THE EXERCISE: Locate the word "rigid" in the data below, then copy every line that holds it.

* Start WORKING DATA *

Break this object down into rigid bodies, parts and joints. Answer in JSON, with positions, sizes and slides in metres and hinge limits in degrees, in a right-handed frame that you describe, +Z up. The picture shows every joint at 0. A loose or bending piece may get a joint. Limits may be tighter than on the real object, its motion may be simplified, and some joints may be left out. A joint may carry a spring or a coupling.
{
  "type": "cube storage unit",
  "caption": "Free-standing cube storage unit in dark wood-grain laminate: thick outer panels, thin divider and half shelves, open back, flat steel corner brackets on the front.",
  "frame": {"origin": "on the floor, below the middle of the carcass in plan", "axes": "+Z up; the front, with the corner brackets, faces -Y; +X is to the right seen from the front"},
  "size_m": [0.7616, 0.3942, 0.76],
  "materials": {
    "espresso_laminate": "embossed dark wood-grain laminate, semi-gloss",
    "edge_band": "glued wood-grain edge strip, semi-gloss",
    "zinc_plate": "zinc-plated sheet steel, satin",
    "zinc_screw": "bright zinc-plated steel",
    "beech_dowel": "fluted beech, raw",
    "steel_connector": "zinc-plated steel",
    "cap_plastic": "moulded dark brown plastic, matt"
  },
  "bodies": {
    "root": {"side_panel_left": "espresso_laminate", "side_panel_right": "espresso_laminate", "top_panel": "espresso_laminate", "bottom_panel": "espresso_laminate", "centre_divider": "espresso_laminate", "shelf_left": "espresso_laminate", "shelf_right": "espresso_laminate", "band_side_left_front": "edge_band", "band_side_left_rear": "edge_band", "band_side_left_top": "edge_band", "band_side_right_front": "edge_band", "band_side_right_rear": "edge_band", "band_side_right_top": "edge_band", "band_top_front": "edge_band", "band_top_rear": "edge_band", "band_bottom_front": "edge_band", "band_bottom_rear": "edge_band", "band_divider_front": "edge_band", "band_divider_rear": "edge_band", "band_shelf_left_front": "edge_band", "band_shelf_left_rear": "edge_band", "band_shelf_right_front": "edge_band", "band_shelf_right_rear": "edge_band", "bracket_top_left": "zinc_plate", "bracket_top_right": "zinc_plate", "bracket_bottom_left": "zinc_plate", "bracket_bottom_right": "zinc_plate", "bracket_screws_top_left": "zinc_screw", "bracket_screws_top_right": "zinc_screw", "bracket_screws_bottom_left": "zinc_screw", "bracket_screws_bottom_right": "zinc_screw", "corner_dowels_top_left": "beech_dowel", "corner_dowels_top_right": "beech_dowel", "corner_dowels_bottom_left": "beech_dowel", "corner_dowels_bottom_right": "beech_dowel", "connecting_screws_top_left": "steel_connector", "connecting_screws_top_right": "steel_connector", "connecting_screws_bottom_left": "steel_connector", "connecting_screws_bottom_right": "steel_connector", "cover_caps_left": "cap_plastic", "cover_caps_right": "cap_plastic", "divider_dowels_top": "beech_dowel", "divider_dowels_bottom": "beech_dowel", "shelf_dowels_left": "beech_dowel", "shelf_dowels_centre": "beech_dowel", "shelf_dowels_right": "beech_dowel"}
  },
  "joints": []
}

* End WORKING DATA *
* Start WORKING DATA *

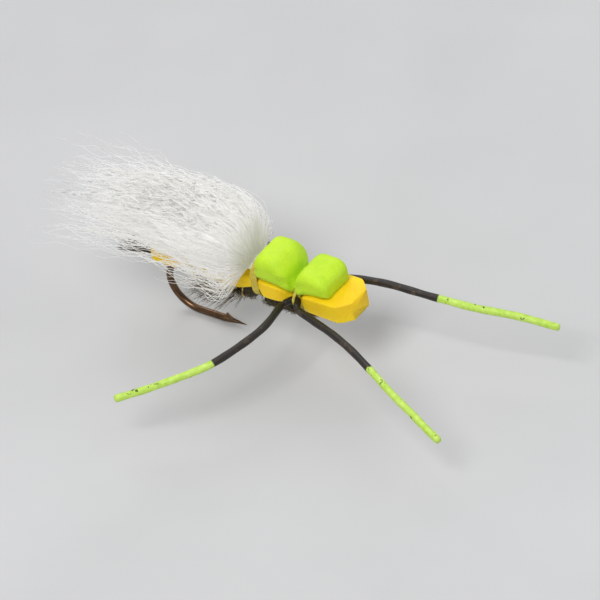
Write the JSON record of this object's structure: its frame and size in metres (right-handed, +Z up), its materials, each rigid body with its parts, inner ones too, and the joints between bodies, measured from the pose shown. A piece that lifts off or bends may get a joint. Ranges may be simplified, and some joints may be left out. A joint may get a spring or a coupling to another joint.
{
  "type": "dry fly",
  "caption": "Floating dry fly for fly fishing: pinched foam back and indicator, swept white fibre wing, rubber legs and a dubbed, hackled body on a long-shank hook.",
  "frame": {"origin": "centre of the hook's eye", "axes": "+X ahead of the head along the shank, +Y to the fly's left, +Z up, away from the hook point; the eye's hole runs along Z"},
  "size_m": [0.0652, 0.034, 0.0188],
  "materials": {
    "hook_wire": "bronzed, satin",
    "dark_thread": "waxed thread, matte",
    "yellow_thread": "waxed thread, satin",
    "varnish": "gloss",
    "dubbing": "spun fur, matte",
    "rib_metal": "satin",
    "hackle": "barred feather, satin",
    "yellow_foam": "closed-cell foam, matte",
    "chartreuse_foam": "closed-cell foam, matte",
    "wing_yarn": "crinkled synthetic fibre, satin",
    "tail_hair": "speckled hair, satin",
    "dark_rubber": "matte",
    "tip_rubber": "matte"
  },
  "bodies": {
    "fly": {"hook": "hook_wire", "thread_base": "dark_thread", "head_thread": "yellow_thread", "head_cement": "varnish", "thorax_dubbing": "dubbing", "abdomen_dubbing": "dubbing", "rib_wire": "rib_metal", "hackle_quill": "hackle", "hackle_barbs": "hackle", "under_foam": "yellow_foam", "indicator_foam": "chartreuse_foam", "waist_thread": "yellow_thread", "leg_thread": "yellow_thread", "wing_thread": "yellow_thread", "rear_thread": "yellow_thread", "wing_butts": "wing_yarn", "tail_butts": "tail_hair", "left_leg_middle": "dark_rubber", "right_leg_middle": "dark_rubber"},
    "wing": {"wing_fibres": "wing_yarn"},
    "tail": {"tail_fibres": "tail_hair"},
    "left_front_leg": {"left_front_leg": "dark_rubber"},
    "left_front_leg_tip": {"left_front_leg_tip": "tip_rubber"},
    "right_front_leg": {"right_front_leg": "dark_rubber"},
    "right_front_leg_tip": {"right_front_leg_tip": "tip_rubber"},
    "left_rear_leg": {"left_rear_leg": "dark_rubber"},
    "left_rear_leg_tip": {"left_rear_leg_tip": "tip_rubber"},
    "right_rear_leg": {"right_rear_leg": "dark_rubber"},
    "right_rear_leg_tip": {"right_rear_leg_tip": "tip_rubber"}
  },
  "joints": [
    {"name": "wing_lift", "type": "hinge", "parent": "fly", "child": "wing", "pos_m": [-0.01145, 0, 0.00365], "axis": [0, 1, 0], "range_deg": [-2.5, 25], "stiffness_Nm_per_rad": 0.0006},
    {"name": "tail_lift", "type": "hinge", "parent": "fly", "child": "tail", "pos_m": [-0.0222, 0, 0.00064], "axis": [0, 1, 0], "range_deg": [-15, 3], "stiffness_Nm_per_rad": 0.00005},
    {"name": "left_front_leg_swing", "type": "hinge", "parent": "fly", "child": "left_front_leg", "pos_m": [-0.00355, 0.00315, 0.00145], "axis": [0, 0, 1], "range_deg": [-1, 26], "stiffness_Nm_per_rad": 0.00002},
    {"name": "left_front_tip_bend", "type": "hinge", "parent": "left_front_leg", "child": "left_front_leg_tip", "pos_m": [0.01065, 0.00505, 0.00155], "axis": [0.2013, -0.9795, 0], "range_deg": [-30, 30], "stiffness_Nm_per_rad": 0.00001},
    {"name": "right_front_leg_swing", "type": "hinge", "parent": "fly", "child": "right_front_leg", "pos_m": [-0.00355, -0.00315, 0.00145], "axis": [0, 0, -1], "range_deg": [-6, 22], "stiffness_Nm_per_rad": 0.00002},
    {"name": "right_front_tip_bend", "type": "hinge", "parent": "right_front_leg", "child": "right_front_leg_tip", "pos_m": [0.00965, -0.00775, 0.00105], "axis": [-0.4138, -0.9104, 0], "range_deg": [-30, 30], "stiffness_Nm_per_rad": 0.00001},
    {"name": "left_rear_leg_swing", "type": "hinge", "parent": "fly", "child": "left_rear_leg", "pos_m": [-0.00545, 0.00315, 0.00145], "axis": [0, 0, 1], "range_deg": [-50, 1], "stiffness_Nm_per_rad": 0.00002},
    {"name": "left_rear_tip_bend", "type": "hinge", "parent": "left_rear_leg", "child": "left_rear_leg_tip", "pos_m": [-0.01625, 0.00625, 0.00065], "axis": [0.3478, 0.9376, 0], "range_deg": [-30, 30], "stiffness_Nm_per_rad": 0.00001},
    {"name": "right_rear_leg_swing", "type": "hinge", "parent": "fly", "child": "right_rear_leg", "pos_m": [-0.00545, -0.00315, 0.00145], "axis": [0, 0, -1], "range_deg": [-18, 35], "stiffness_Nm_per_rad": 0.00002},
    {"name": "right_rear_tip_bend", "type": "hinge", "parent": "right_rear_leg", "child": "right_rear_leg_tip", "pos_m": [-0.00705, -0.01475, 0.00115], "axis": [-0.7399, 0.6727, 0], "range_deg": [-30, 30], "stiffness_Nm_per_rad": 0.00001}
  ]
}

* End WORKING DATA *

RESULT OF THE EXERCISE:
Break this object down into rigid bodies, parts and joints. Answer in JSON, with positions, sizes and slides in metres and hinge limits in degrees, in a right-handed frame that you describe, +Z up. The picture shows every joint at 0. A loose or bending piece may get a joint. Limits may be tighter than on the real object, its motion may be simplified, and some joints may be left out. A joint may carry a spring or a coupling.
Write the JSON record of this object's structure: its frame and size in metres (right-handed, +Z up), its materials, each rigid body with its parts, inner ones too, and the joints between bodies, measured from the pose shown. A piece that lifts off or bends may get a joint. Ranges may be simplified, and some joints may be left out. A joint may get a spring or a coupling to another joint.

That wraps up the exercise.